Angelo continues to struggle with his attraction to Isabella. When she returns to speak with him again at his house, she asks her if she would give up her virginity in order to save her brother’s life. Isabella claims that she would endure bodily torments, but she would never compromise her own salvation. Angelo more directly tells her that if she agrees to have sex with him, he will spare Claudio from execution.

Isabella continues to deny him, arguing that she would not be saving her brother’s life but rather condemning herself to eternal death if she agreed. While she threatens to expose his immoral request, Angelo reminds her that no one would believe her since his reputation is so honest and uncorrupted. Isabella feels helpless and decides to go and visit her brother in prison.

Act II Analysis

The second act of Measure for Measure heavily relies on irony, indicating the troubling fact that seemingly positive desires can lead a person into sin and death, while desiring death can strangely lead a soul toward eternal life and salvation. In the confrontation between Isabella and Angelo and in Vincentio’s brief encounter with Juliet, Shakespeare suggests that The Problem of Hypocrisy is related to the natural human inclination toward romantic desire. While romantic love is not necessarily an evil thing—and is, in fact, necessary to sustain the human race—it can easily lead a person astray or compromise their salvation. However, strict laws meant to curb sexual temptation appear inevitably doomed to fail due to the innate condition of human nature.

In Angelo and Isabella’s first conversation, Isabella urges Angelo to spare her brother Claudio from his execution on the grounds that all men are tempted by sexual desire and therefore mortal judges must be merciful to avoid hypocrisy. While God might be able to judge humanity for sexual sins without being guilty of them, Isabella suggests that no human judge can do the same, reflecting the difference between Earthly and Divine Justice. Angelo has thus far been portrayed as a man who is entirely unmoved by his bodily desires, but he is ironically tempted into sin by Isabella. While Isabella is attempting to teach him reason and Christian virtues, Angelo laments that her good qualities have worsened rather than improved his moral condition. He asks himself, “Dost thou desire her foully for those things / That make her good?” (II.2.948-949).
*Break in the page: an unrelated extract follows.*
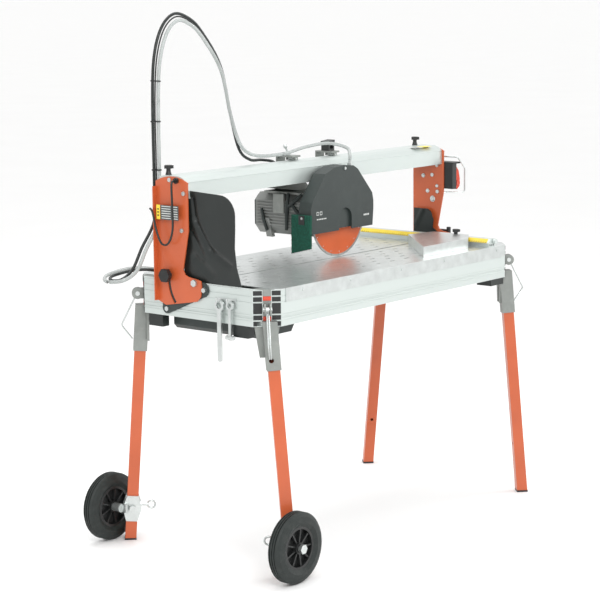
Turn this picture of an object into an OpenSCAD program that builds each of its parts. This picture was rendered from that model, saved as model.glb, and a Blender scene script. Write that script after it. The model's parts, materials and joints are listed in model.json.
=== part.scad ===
// Bridge-type masonry saw on a wheeled folding stand, built as an assembly.
// Millimetres. X runs along the bridge, -Y is the working side, Z is up, the floor is Z = 0.

/* [Table frame] */
// Length of the table frame along the bridge
table_l = 1400; // [1250:10:1700]
// Width of the table frame
table_w = 600; // [520:10:760]
// Height of the rail extrusions
rail_h = 117; // [90:1:150]
// Depth of the rail extrusions
rail_t = 24; // [20:1:28]
// Height of the working surface above the floor
top_z = 920; // [820:5:1000]
// Size of the chamfered corners, measured along each rail
chamfer = 66; // [60:1:80]

/* [Stand] */
// Side of the square leg tube
leg_tube = 38; // [34:1:42]
// Distance that each foot stands outside its corner, across the table
leg_spread = 91; // [60:1:110]
// Outside diameter of a wheel
wheel_d = 230; // [210:2:250]
// Width of a tyre
wheel_w = 52; // [48:1:58]

/* [Bridge] */
// Height of the beam's underside above the working surface
beam_rise = 270; // [250:5:330]
// Height of the beam section
beam_h = 70; // [60:1:90]
// Depth of the beam section
beam_d = 128; // [118:1:140]
// Largest bevel angle of the bridge
tilt_max = 45; // [20:1:45]

/* [Cutting head] */
// Diameter of the diamond blade
blade_d = 300; // [280:2:310]
// Diameter of the blade's bore
bore_d = 25.4; // [20:0.1:30]
// Thickness of the blade
blade_t = 2.6; // [2:0.1:3.4]
// Length of the motor body
motor_l = 265; // [200:5:280]

/* [Hidden] */

orange = [0.86, 0.40, 0.20];
dark_grey = [0.22, 0.26, 0.25];
casting_grey = [0.56, 0.58, 0.56];
aluminium = [0.86, 0.89, 0.87];
zinc = [0.72, 0.75, 0.74];
black = [0.07, 0.08, 0.08];
rubber_black = [0.12, 0.14, 0.13];
red = [0.66, 0.16, 0.10];
motor_grey = [0.64, 0.65, 0.64];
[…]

This line exposes his disbelief at the ironic condition of his fall into sin.

As Angelo reflects on his sexual desire for Isabella, he suggests that his own admiration for modesty and goodness is being turned against him. While most men are tempted by women who dress and speak provocatively, such as the sex workers and brothel owners that he has been persecuting under the law, Isabella attracts him precisely because of her lack of sin. He laments:

Most dangerous
Is that temptation that doth goad us on
To sin in loving virtue: never could the strumpet,
With all her double vigour, art and nature,
Once stir my temper; but this virtuous maid
Subdues me quite (II.2.955-960).

Ironically, it is Isabella’s virtue that puts her in danger of losing her virginity and compromising her salvation. Through this, Shakespeare complicates the problem of sexual morality, showing that the problems of Viennese society could not be solved by having women behave more modestly—since sexual desire is a natural condition of all humans on earth, no laws and no civic regulations seem able to curb the abusive or predatory sexuality of men like Angelo or Lucio.

The perspectives of female characters in Measure for Measure reveal the paradoxical condition of their lives—while they are not at risk of execution like Claudio, they still view love as a form of death while death becomes the only path to eternal life in heaven. When Juliet visits Claudio in prison, she complains to the disguised Vincentio that the comforts of love have led to impending death for Claudio and grief for her. She employs verbal irony, complaining that her love has given her life, meaning her unborn child, and yet that very same comfort “is still a dying horror” (II.3.1012). While love creates new life through pregnancy, it also destroys life through its sinful nature. Similarly, Isabella complains that in order to save her brother’s life, she would have to essentially kill her soul’s chance at salvation. Ironically, she states that she would prefer to be threatened with execution rather than sexual coercion, saying:

[W]ere I under the terms of death,
The impression of keen whips I’d wear as rubies,
And strip myself to death, as to a bed
That longing have been sick for, ere I‘d yield
My body up to shame. (II.4.1125-1130)

The blurring boundary between love and death for women indicates the unsolvable problem of legislating sexual morality. While sex is necessary to produce life, it also can end the soul’s immortal life. Death is therefore paradoxically preferable to being forced into a sexual relationship because it at least preserves the immortal life of the soul in heaven. For Juliet and Isabella, earthly justice places them in an impossible position.